◆ Goal of the exercise
The data below holds a line containing "addDrawcord();" and a line containing "if empty is"; please quote exactly those two lines and every line between them, and nothing else.
Begin
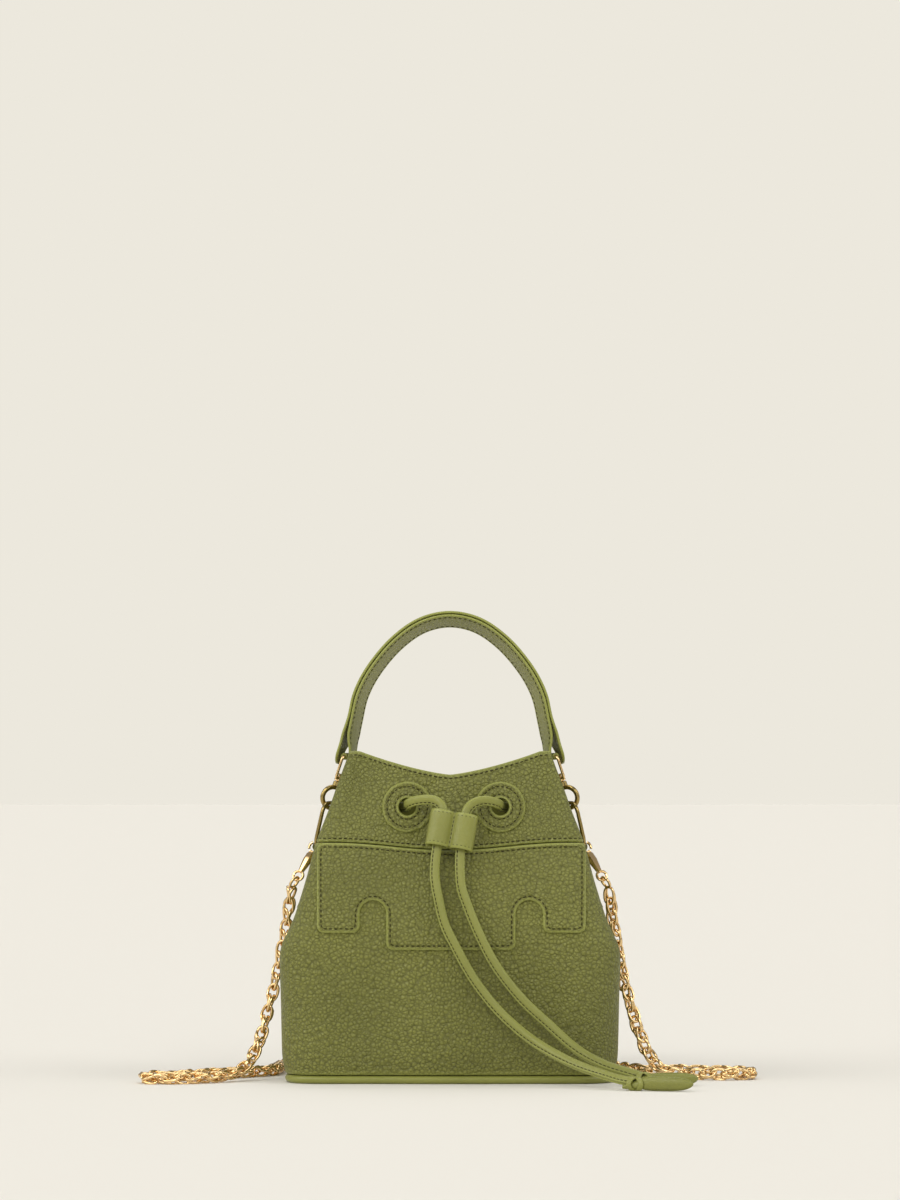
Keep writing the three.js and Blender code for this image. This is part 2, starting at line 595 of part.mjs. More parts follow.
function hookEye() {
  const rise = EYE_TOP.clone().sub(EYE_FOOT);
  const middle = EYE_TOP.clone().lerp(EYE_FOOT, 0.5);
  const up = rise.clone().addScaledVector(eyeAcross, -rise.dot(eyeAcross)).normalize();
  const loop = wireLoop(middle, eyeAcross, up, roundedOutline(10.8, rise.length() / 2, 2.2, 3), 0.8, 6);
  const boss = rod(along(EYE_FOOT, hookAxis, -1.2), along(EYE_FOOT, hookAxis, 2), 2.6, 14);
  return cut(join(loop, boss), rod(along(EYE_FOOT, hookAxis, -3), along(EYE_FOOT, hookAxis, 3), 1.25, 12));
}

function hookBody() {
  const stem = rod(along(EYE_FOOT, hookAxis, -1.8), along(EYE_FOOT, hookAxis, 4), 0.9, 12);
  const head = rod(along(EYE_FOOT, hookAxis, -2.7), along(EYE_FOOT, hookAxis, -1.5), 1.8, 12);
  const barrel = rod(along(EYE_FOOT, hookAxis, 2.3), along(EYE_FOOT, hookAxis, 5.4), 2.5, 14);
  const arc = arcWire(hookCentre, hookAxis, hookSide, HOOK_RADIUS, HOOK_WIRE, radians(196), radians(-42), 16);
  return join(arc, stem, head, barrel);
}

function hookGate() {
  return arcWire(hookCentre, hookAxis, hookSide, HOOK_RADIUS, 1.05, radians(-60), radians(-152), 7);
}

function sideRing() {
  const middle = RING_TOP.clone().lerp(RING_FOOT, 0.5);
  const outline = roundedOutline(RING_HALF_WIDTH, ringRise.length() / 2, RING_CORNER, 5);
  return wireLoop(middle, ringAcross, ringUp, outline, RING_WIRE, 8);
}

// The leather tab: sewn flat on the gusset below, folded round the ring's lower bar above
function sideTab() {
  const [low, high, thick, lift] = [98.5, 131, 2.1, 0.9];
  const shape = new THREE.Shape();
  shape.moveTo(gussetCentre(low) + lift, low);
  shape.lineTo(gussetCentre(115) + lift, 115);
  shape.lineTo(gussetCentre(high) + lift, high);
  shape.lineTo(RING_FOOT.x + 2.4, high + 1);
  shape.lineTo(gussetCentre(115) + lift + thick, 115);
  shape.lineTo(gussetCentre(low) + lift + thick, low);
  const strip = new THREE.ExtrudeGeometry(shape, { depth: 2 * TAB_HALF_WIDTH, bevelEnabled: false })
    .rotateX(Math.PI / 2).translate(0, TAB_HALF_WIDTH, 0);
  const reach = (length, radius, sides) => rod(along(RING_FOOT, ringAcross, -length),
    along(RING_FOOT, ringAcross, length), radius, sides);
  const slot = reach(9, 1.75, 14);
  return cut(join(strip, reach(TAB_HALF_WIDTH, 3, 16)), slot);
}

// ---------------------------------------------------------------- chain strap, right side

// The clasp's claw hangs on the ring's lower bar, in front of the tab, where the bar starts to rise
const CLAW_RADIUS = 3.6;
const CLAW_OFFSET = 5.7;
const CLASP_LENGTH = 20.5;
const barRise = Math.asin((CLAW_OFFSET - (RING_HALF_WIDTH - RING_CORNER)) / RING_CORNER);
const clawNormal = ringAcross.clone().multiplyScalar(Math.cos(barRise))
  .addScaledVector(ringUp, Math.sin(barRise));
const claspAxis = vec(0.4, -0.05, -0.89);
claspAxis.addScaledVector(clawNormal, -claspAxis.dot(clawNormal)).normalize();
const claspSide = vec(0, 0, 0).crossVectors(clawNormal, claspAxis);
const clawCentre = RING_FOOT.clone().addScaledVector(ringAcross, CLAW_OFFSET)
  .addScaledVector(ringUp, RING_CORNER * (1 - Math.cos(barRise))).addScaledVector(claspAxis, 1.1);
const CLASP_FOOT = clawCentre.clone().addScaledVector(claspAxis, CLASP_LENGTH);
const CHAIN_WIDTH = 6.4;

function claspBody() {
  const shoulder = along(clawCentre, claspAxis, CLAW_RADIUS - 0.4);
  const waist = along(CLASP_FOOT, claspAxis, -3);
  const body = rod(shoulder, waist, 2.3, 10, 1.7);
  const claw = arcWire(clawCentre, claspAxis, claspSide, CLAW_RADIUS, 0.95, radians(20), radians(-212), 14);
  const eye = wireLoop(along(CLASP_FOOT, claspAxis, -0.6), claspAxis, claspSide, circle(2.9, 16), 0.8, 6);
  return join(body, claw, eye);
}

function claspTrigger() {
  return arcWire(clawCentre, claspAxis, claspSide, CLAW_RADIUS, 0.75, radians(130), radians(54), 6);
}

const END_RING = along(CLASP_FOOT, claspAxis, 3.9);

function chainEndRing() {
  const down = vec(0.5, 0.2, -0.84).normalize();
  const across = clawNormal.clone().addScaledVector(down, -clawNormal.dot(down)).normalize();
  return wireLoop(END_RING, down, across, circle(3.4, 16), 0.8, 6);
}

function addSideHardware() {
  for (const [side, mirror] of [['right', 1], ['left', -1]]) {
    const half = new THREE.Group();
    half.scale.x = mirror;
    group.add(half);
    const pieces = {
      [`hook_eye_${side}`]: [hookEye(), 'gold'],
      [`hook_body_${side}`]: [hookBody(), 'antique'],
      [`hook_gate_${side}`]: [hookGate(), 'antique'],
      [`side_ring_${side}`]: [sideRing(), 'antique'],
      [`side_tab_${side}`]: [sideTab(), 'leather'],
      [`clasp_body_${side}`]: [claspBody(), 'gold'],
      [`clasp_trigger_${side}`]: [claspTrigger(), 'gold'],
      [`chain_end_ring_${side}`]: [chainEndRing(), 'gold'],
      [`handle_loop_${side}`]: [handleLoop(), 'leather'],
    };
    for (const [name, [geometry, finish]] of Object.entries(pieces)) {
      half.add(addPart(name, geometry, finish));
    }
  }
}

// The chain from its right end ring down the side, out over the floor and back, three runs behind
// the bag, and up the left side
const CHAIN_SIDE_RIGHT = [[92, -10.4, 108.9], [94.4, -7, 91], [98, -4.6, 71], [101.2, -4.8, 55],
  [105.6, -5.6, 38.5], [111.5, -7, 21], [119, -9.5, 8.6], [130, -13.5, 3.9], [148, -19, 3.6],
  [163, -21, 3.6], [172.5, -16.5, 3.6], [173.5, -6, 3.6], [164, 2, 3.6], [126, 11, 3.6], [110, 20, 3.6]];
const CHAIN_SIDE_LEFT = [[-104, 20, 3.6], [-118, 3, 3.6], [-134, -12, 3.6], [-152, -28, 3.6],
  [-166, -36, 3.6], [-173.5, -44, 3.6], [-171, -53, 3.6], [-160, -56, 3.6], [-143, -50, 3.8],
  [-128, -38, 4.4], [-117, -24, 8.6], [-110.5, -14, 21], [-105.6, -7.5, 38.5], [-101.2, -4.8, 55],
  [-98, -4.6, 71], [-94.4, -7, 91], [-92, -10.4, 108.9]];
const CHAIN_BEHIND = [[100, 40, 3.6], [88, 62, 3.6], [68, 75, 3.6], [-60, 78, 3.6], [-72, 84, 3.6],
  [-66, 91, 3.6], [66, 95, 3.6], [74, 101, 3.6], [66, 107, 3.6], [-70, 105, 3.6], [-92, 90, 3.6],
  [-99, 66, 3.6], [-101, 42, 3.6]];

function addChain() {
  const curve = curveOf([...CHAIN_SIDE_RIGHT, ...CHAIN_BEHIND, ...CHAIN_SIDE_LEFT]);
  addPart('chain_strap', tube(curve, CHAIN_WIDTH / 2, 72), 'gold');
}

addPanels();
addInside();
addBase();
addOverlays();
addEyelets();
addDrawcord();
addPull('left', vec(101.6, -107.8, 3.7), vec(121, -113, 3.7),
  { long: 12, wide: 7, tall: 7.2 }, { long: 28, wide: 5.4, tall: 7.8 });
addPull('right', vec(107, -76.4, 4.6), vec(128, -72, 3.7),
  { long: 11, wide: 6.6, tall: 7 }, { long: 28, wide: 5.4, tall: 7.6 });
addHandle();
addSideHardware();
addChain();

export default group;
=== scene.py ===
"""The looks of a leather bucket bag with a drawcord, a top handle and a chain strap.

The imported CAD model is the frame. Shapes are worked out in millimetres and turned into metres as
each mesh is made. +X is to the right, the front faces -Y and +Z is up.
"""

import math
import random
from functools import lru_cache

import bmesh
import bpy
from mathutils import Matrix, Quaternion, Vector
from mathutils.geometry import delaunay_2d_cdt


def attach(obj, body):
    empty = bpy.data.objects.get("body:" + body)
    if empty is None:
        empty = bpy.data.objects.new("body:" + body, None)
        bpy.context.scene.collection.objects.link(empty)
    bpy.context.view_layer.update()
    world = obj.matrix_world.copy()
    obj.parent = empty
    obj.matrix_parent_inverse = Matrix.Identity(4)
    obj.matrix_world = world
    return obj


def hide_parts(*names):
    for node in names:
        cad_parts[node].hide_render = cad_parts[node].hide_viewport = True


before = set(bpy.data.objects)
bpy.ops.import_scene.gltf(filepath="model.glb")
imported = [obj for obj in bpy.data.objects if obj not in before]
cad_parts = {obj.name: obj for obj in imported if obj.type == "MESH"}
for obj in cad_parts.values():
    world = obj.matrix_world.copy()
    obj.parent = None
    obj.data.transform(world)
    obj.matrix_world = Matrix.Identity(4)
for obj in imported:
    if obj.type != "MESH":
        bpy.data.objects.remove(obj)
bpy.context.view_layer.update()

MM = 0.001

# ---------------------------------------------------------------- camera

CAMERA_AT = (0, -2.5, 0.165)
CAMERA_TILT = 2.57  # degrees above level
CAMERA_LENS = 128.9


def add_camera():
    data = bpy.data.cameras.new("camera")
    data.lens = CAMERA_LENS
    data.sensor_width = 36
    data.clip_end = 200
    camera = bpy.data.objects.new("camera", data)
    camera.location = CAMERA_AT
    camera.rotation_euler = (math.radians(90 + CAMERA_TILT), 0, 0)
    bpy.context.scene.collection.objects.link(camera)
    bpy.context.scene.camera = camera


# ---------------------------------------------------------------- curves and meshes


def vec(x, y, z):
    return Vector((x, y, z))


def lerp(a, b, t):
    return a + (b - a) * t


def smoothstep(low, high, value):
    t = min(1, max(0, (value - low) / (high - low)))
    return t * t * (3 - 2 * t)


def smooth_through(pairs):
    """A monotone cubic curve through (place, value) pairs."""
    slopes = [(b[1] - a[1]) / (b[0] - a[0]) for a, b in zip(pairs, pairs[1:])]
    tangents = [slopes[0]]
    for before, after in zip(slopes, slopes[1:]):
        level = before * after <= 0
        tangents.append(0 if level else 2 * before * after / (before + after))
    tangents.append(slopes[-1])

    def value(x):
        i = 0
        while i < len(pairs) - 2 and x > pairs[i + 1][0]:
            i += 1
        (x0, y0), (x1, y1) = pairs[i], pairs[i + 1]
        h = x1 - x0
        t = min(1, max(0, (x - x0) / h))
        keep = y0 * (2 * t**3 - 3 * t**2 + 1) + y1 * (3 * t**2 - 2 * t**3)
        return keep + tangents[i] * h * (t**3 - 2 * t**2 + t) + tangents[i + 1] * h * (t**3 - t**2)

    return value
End
◆ Task result
addDrawcord();
addPull('left', vec(101.6, -107.8, 3.7), vec(121, -113, 3.7),
  { long: 12, wide: 7, tall: 7.2 }, { long: 28, wide: 5.4, tall: 7.8 });
addPull('right', vec(107, -76.4, 4.6), vec(128, -72, 3.7),
  { long: 11, wide: 6.6, tall: 7 }, { long: 28, wide: 5.4, tall: 7.6 });
addHandle();
addSideHardware();
addChain();

export default group;
=== scene.py ===
"""The looks of a leather bucket bag with a drawcord, a top handle and a chain strap.

The imported CAD model is the frame. Shapes are worked out in millimetres and turned into metres as
each mesh is made. +X is to the right, the front faces -Y and +Z is up.
"""

import math
import random
from functools import lru_cache

import bmesh
import bpy
from mathutils import Matrix, Quaternion, Vector
from mathutils.geometry import delaunay_2d_cdt


def attach(obj, body):
    empty = bpy.data.objects.get("body:" + body)
    if empty is None:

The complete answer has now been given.